You are viewing a plain text version of this content. The canonical link for it is here.
Posted to user@spark.apache.org by Jestin Ma <je...@gmail.com> on 2016/06/29 13:32:37 UTC

Can Spark Dataframes preserve order when joining?

If it’s not too much trouble, could I get some pointers/help on this? (see link)
http://stackoverflow.com/questions/38085801/can-dataframe-joins-in-spark-preserve-order <http://stackoverflow.com/questions/38085801/can-dataframe-joins-in-spark-preserve-order>

-also, as a side question, do Dataframes support easy reordering of columns?

Thank you!
Jestin

Re: Can Spark Dataframes preserve order when joining?

Posted by Takeshi Yamamuro <li...@gmail.com>.
Hi,

Most of join strategies do not preserve the orderings of input dfs
(sort-merge joins
only hold the ordering of a left input df).
So, as said earlier, you need to explicitly sort them if you want ordered
outputs.

// maropu

On Wed, Jun 29, 2016 at 3:38 PM, Mich Talebzadeh <mi...@gmail.com>
wrote:

> Hi,
>
> Well I would not assume anything myself. If you want to order it do it
> explicitly.
>
> Let us take a simple case by creating three DFs based on existing tables
>
> val s =
> HiveContext.table("sales").select("AMOUNT_SOLD","TIME_ID","CHANNEL_ID")
> val c = HiveContext.table("channels").select("CHANNEL_ID","CHANNEL_DESC")
> val t = HiveContext.table("times").select("TIME_ID","CALENDAR_MONTH_DESC")
>
> now let us join these tables
>
> val rs =
> s.join(t,"time_id").join(c,"channel_id").groupBy("calendar_month_desc","channel_desc").agg(sum("amount_sold").as("TotalSales"))
>
> And do ab order explicitly
>
> val rs1 = rs.*orderBy*
> ("calendar_month_desc","channel_desc").take(5).foreach(println)
>
>
> HTH
>
> Dr Mich Talebzadeh
>
>
>
> LinkedIn * https://www.linkedin.com/profile/view?id=AAEAAAAWh2gBxianrbJd6zP6AcPCCdOABUrV8Pw
> <https://www.linkedin.com/profile/view?id=AAEAAAAWh2gBxianrbJd6zP6AcPCCdOABUrV8Pw>*
>
>
>
> http://talebzadehmich.wordpress.com
>
>
> *Disclaimer:* Use it at your own risk. Any and all responsibility for any
> loss, damage or destruction of data or any other property which may arise
> from relying on this email's technical content is explicitly disclaimed.
> The author will in no case be liable for any monetary damages arising from
> such loss, damage or destruction.
>
>
>
> On 29 June 2016 at 14:32, Jestin Ma <je...@gmail.com> wrote:
>
>> If it’s not too much trouble, could I get some pointers/help on this?
>> (see link)
>>
>> http://stackoverflow.com/questions/38085801/can-dataframe-joins-in-spark-preserve-order
>>
>> -also, as a side question, do Dataframes support easy reordering of
>> columns?
>>
>> Thank you!
>> Jestin
>>
>
>


-- 
---
Takeshi Yamamuro

Re: Can Spark Dataframes preserve order when joining?

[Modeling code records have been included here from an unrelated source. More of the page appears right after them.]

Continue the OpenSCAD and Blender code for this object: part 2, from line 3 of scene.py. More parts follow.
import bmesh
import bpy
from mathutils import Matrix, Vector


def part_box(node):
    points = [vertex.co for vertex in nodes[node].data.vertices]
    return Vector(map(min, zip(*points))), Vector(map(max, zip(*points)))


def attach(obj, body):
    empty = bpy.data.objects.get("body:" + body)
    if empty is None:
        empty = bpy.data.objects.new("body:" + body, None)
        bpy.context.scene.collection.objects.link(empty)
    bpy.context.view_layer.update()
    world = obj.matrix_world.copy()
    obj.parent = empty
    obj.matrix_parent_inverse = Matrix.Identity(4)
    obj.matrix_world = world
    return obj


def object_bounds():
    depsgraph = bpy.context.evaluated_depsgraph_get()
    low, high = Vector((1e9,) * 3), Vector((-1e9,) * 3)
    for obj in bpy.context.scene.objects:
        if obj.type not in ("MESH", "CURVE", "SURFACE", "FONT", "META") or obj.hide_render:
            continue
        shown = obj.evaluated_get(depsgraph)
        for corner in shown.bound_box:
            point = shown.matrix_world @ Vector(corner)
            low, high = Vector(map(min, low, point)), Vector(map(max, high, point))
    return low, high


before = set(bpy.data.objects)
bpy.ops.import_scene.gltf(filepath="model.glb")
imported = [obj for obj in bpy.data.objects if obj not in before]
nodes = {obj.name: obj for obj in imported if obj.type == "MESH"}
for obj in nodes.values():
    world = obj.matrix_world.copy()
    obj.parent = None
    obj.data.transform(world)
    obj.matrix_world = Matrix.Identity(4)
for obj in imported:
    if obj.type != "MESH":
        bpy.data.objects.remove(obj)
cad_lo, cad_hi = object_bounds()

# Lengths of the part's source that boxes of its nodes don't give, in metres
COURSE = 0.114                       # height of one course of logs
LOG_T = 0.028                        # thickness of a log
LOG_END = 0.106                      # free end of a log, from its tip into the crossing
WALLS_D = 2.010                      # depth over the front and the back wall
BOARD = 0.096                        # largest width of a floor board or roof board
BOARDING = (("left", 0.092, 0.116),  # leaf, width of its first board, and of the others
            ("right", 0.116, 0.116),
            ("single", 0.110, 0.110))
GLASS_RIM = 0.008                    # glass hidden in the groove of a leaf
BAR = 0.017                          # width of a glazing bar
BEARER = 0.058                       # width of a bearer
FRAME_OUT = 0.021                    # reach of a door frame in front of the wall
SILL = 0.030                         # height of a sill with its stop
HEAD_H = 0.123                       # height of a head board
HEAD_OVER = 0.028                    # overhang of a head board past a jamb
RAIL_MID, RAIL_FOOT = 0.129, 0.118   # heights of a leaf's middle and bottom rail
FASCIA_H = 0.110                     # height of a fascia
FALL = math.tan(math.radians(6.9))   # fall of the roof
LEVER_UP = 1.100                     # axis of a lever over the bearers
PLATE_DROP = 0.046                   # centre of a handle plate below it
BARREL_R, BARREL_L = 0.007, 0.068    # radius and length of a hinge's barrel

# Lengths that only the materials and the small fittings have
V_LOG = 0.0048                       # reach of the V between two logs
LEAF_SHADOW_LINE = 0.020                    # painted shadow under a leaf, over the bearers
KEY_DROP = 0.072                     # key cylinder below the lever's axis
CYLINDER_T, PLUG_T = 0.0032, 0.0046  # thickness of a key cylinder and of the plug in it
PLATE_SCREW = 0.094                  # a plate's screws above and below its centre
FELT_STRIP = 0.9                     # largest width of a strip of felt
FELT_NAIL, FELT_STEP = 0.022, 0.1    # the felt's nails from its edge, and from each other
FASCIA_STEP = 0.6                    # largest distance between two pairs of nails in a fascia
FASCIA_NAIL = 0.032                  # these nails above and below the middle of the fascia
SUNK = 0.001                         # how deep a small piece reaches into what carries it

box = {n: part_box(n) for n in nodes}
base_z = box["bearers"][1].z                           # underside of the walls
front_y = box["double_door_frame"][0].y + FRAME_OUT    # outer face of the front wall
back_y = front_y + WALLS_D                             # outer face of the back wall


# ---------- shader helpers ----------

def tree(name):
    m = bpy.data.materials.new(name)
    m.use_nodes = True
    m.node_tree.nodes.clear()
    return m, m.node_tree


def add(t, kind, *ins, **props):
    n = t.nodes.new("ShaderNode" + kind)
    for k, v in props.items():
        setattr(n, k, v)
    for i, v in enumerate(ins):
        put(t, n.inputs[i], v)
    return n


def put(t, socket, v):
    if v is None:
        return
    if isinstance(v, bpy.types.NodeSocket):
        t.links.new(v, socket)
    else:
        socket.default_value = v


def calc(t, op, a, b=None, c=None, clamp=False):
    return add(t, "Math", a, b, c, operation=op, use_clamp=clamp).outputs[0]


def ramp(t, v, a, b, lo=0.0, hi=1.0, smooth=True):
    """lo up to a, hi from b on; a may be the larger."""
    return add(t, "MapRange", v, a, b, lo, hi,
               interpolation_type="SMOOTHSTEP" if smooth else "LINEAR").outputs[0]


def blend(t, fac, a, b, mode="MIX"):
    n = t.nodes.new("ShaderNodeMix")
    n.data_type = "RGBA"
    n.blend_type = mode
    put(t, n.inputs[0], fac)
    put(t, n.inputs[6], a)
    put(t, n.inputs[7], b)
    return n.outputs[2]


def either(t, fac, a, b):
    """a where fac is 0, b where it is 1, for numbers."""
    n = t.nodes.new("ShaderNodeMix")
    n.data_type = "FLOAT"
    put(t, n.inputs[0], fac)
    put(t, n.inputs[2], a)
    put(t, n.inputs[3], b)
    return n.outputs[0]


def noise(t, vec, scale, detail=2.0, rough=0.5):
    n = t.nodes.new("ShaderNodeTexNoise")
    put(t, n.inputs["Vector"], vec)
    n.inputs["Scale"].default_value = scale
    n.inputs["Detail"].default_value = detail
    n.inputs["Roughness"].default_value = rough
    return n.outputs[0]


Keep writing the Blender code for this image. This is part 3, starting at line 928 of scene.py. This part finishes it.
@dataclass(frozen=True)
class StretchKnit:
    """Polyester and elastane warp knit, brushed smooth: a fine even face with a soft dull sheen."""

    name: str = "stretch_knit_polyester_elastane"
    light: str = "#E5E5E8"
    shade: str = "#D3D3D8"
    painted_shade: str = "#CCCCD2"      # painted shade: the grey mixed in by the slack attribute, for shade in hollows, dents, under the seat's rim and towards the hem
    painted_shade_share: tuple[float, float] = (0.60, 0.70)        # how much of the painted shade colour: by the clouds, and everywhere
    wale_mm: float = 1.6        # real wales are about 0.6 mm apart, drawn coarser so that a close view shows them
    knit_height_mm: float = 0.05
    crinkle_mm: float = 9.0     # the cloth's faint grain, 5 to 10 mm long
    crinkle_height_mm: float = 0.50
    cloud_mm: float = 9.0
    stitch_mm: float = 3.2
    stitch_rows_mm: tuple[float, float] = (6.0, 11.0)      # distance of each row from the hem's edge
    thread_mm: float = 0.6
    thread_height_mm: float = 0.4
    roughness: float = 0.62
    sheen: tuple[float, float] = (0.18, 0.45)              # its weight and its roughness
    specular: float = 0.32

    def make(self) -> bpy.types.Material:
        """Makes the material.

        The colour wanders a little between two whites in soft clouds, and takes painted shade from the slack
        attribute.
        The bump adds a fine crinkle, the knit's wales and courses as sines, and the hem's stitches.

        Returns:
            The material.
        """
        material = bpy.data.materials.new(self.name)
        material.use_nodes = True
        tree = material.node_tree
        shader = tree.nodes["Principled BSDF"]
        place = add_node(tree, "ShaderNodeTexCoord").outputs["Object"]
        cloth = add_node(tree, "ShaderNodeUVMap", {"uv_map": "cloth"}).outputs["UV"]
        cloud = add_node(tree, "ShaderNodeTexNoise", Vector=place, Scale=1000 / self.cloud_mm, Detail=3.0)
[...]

Posted by Mich Talebzadeh <mi...@gmail.com>.
Hi,

Well I would not assume anything myself. If you want to order it do it
explicitly.

Let us take a simple case by creating three DFs based on existing tables

val s =
HiveContext.table("sales").select("AMOUNT_SOLD","TIME_ID","CHANNEL_ID")
val c = HiveContext.table("channels").select("CHANNEL_ID","CHANNEL_DESC")
val t = HiveContext.table("times").select("TIME_ID","CALENDAR_MONTH_DESC")

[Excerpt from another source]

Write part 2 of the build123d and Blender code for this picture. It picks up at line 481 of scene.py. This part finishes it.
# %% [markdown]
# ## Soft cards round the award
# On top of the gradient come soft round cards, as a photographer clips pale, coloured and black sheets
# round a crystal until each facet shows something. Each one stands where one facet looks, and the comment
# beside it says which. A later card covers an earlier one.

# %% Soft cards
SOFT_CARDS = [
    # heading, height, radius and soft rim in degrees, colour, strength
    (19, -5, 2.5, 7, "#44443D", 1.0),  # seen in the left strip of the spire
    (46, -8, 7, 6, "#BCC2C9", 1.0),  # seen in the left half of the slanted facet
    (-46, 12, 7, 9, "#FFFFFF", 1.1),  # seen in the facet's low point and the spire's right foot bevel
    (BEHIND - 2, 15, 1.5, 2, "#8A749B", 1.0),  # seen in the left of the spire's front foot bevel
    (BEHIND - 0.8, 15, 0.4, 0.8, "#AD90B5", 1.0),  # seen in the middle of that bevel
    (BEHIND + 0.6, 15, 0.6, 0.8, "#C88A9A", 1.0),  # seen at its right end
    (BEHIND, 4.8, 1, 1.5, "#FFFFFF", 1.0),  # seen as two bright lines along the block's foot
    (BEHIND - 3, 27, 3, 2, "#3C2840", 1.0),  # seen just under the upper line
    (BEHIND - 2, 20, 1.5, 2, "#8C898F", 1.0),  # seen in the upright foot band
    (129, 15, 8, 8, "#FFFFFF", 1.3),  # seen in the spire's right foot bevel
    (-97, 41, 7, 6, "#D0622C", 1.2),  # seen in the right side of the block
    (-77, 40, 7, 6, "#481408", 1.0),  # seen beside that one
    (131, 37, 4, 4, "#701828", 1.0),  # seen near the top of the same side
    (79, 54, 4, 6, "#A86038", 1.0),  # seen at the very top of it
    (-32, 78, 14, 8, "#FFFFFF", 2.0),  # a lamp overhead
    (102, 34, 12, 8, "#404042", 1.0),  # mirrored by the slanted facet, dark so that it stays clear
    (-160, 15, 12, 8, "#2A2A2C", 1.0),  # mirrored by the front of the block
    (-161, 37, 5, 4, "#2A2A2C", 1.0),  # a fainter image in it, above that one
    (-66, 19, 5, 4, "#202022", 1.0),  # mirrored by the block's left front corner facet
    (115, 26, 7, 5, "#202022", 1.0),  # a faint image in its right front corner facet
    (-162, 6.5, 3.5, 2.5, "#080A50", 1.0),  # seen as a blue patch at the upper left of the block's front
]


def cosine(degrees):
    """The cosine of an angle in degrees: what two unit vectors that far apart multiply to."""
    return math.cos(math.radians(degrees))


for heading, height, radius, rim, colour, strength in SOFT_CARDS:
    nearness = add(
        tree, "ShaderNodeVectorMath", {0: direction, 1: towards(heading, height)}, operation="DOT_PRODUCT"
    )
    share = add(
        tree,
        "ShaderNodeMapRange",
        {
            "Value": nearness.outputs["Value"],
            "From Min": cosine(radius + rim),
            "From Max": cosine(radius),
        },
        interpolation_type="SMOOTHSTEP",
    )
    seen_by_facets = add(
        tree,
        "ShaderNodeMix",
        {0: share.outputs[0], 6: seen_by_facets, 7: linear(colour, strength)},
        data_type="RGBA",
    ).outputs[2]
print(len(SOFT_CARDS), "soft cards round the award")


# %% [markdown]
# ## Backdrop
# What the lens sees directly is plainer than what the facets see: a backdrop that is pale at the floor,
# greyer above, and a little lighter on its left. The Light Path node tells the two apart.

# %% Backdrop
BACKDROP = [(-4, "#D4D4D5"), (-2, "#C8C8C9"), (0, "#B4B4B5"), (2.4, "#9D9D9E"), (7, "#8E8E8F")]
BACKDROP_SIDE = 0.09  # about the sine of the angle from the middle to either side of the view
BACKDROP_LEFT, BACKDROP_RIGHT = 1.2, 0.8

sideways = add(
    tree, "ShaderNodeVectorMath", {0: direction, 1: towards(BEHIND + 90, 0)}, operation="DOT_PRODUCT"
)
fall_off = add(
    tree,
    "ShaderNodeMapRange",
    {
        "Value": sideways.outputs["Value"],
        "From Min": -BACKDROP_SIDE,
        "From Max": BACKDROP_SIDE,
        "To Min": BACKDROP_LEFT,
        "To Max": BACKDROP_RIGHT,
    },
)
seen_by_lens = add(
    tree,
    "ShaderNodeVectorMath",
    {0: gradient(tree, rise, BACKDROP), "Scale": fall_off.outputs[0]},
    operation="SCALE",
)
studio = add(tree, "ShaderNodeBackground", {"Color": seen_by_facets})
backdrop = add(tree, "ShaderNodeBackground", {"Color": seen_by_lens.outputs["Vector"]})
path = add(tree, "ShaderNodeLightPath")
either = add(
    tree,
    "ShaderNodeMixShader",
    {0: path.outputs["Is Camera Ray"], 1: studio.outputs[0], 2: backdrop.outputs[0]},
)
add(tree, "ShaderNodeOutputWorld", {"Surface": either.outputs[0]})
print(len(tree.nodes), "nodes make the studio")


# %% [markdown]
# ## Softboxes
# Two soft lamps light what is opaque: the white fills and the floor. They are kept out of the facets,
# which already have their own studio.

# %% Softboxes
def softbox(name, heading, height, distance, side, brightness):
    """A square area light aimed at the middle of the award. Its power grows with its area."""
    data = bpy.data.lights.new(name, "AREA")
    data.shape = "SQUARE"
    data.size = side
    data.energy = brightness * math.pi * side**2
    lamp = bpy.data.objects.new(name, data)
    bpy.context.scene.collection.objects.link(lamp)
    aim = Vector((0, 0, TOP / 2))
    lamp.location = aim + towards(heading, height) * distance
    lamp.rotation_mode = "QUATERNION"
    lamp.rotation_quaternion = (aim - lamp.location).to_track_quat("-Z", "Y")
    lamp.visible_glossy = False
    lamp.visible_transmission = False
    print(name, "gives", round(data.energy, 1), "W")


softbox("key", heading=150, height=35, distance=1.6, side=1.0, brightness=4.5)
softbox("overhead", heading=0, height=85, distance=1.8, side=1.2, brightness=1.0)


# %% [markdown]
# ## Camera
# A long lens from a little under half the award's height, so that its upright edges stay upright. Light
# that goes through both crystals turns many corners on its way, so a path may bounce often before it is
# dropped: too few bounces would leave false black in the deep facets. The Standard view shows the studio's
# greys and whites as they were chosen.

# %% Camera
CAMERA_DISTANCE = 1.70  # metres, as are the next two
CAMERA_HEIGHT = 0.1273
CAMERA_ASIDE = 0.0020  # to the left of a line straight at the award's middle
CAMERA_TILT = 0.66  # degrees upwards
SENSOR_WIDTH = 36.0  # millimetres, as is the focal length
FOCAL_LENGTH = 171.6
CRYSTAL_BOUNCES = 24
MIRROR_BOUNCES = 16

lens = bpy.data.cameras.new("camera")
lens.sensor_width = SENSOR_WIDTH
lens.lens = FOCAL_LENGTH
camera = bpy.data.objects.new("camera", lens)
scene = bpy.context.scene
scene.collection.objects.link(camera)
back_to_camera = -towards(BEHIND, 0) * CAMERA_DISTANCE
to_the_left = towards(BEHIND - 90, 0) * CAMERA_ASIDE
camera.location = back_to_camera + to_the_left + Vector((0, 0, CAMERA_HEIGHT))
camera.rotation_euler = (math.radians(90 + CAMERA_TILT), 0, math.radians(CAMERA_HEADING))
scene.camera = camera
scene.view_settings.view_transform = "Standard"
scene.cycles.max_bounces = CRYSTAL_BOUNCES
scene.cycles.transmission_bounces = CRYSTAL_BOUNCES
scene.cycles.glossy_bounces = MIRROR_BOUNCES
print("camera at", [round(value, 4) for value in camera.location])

now let us join these tables

val rs =
s.join(t,"time_id").join(c,"channel_id").groupBy("calendar_month_desc","channel_desc").agg(sum("amount_sold").as("TotalSales"))

And do ab order explicitly

val rs1 = rs.*orderBy*
("calendar_month_desc","channel_desc").take(5).foreach(println)


HTH

Dr Mich Talebzadeh



LinkedIn * https://www.linkedin.com/profile/view?id=AAEAAAAWh2gBxianrbJd6zP6AcPCCdOABUrV8Pw
<https://www.linkedin.com/profile/view?id=AAEAAAAWh2gBxianrbJd6zP6AcPCCdOABUrV8Pw>*



http://talebzadehmich.wordpress.com


*Disclaimer:* Use it at your own risk. Any and all responsibility for any
loss, damage or destruction of data or any other property which may arise
from relying on this email's technical content is explicitly disclaimed.
The author will in no case be liable for any monetary damages arising from
such loss, damage or destruction.



On 29 June 2016 at 14:32, Jestin Ma <je...@gmail.com> wrote:

> If it’s not too much trouble, could I get some pointers/help on this? (see
> link)
>
> http://stackoverflow.com/questions/38085801/can-dataframe-joins-in-spark-preserve-order
>
> -also, as a side question, do Dataframes support easy reordering of
> columns?
>
> Thank you!
> Jestin
>